I didn’t say it quite like that, but things got a little tense there for a bit. Finally, the one guy said that he would have to call someone about fixing the door and get back to me. “When?” I countered. “This afternoon,” he promised. “And what’s your name?” I asked, pen poised.

He told me and I wrote it down. Then he wanted me to sign some form. “What am I signing?” I asked.

He wouldn’t look me in the eye. “That I did the job.”

“But you didn’t,” I answered. “I understand about the fridge, you can’t finish that part of the job. I kind of thought that the baseboard might be a problem, so I get that part. But you did something to that door, and you haven’t fixed it.”

Still, I signed the form, because they actually had delivered the fridge, at least. And I wanted the two of them out of my house already.

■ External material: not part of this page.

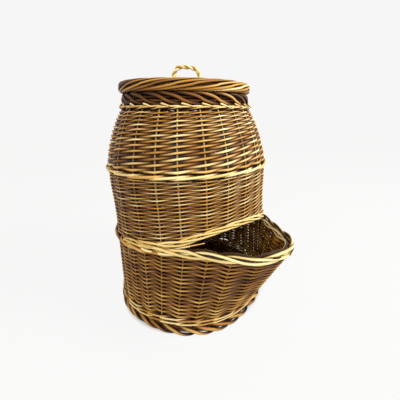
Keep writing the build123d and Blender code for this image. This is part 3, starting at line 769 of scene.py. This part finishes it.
def willow(name, dark, middle, pale):
    """Peeled willow: a tone for each rod, streaks along it, bud scars, painted shade in crevices and a satin
    face.
    """
    material = bpy.data.materials.new(name)
    material.use_nodes = True
    tree = material.node_tree
    nodes = tree.nodes
    links = tree.links
    shader = nodes["Principled BSDF"]

    def attribute(label):
        node = nodes.new("ShaderNodeAttribute")
        node.attribute_name = label
        return node

    def stretched(vector, stretch):
        node = nodes.new("ShaderNodeMapping")
        set_inputs(node, Scale=stretch)
        links.new(vector, node.inputs["Vector"])
        return node.outputs["Vector"]

    def noise(vector, detail, stretch):
        place = stretched(vector, stretch)
        node = nodes.new("ShaderNodeTexNoise")
        set_inputs(node, Scale=1.0, Detail=detail)
        links.new(place, node.inputs["Vector"])
        return node.outputs["Fac"]

    def math(operation, a, b):
        return math_node(tree, operation, a, b)

    def ramp(value, *stops):
        node = nodes.new("ShaderNodeValToRGB")
        elements = node.color_ramp.elements
        while len(elements) < len(stops):
            elements.new(0.5)
        for element, (place, colour) in zip(elements, stops):
            element.position = place
            element.color = (*colour, 1)
        links.new(value, node.inputs["Fac"])
        return node.outputs["Color"]

    def mix(blend, share, a, b):
        node = nodes.new("ShaderNodeMix")
        node.data_type = "RGBA"
        node.blend_type = blend
        for key, value in ((0, share), (6, a), (7, b)):
            if isinstance(value, float):
                node.inputs[key].default_value = value
            else:
                links.new(value, node.inputs[key])
        return node.outputs[2]

    def varied(tone, pattern, strength):
        return math("ADD", tone, math("MULTIPLY", math("SUBTRACT", pattern, 0.5), strength))

    grain = attribute("grain").outputs["Vector"]
    tone = attribute("tone").outputs["Fac"]
    shade = attribute("shade").outputs["Fac"]
    patches = noise(grain, 2.0, (14, 0.7, 0.7))
    streaks = noise(grain, 4.0, (30, 9, 9))
    fibres = noise(grain, 3.0, (90, 26, 26))
    tone = varied(tone, patches, strength=0.75)
    tone = varied(tone, streaks, strength=0.35)
    colour = ramp(tone, (0.0, dark), (0.48, middle), (1.0, pale))

    scars = nodes.new("ShaderNodeTexVoronoi")
    scars.feature = "F1"
    links.new(stretched(grain, (26, 1.6, 1.6)), scars.inputs["Vector"])
    set_inputs(scars, Scale=1.0)
    scar = ramp(scars.outputs["Distance"], (0.05, (1, 1, 1)), (0.13, (0, 0, 0)))
    dark_scar = nodes.new("ShaderNodeRGB")
    dark_scar.outputs[0].default_value = (0.11, 0.05, 0.015, 1)
    colour = mix("MIX", math("MULTIPLY", scar, SCAR_STRENGTH), colour, dark_scar.outputs[0])

    # Painted shade: the shade attribute darkens the colour in crevices, at rod edges and on undersides
    colour = mix("MULTIPLY", 1.0, colour, ramp(shade, *PAINTED_SHADE_STOPS))
    links.new(colour, shader.inputs["Base Color"])
    set_inputs(shader, Specular_IOR_Level=0.22)
    gloss = math("ADD", math("MULTIPLY", streaks, STREAK_GLOSS), SATIN - STREAK_GLOSS / 2)
    links.new(gloss, shader.inputs["Roughness"])
    bump = nodes.new("ShaderNodeBump")
    set_inputs(bump, Strength=0.35, Distance=0.0005)
    relief = math("ADD", math("MULTIPLY", fibres, FIBRE_HEIGHT), math("MULTIPLY", scar, SCAR_HEIGHT))
    links.new(relief, bump.inputs["Height"])
    links.new(bump.outputs["Normal"], shader.inputs["Normal"])
    return material


DARK = (0.16, 0.052, 0.006)
HONEY = (0.58, 0.31, 0.06)
STRAW = (0.93, 0.76, 0.37)
weave_willow = willow("willow_weave", DARK, HONEY, STRAW)
lower_willow = willow("willow_weave_lower", (0.12, 0.040, 0.005), (0.46, 0.23, 0.04), (0.86, 0.58, 0.17))
stake_willow = willow("willow_stake", DARK, (0.62, 0.34, 0.08), STRAW)
# Borders and packing are of darker rods; at the neck the darkness is also painted shade under the lid
border_willow = willow("willow_border", (0.08, 0.027, 0.004), (0.30, 0.125, 0.02), (0.68, 0.43, 0.12))
pale_willow = willow("willow_pale", (0.40, 0.19, 0.035), (0.80, 0.54, 0.16), (1.0, 0.88, 0.46))


# Foot

FOOT_ROD_D = 6.8
FOOT_BULGE = 7.0
FOOT_GAP = 0.3
FOOT_CORE_DEPTH = 27.0
foot_outer_r = high("foot_border", "x")
foot_border = Rods()
rolled_border(
    foot_border, foot_outer_r - FOOT_ROD_D / 2 - FOOT_BULGE, FOOT_TOP / 2, FOOT_BULGE,
    half_h=FOOT_TOP / 2 - FOOT_ROD_D / 2, count=LOWER_STAKES, diameter=FOOT_ROD_D, span=2.4, start=125,
    end=-125, tone=0.5, spread=0.2,
)
foot_border.piece("foot_border_rods", "willow_border", border_willow, "foot_border")
foot_core = Rods()
packed_rings(
    foot_core, -low("foot_core", "x") - FOOT_CORE_DEPTH, foot_outer_r - 2 * FOOT_ROD_D, FOOT_GAP,
    FOOT_TOP - FOOT_GAP, diameter=6.0, tone=0.35,
)
foot_core.piece("foot_packing_rods", "willow_border", border_willow, "foot_core")


# Base: spread sticks and the disc woven round them

BASE_TURN = LOWER_FIRST - LOWER_STEP / 2
slath(
    "basket",
    (("base_pierced_sticks", "base_sticks", 4.2), ("base_crossing_sticks", "base_through_sticks", 3.4)),
    count=4, pitch=10.4, half=30, reach=168, z=BASE_MID, turn=BASE_TURN,
)
base_weave = Rods()
disc_weave(
    base_weave, 25, BASE_R, BASE_MID, spokes=16, first=BASE_TURN + LOWER_STEP, butt=3.6, tip=4.6, stick_r=2.9,
    tone=0.42,
)
base_weave.piece("base_disc_rods", "willow_weave", lower_willow, "base_weave")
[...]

They left. I didn’t tip them.

I called PG, who was still unavailable. So I called my friend Meshka’s husband and asked him if he could help me out. He graciously came over, removed the pesky baseboard, pushed the fridge into place, and attached the freezer door. Together we levelled the fridge, which was a bit of a tricky job. That all took maybe half an hour. Then he offered to have a look at the door. He quickly realized that one of the wheels that was supposed to follow the track on the bottom had been pushed up so that it didn’t connect to the track. He pulled it down. It connected and the door slid as good as new. That took him all of about five minutes. He also took the other piece of the baseboard that he’d had to remove in order to get at the offending piece and said he’d take it home to trim it with his circular saw so that it would fit properly next to the fridge, then bring it back and put it back on.

My friend Meshka is married to a wonderful man, isn’t she? I didn’t tip him either, but I did hug him very hard.

And did that delivery guy ever call me back about the door? What do you think??

I think there will definitely be a complaint to the store where I purchased the fridge. Oh, most definitely.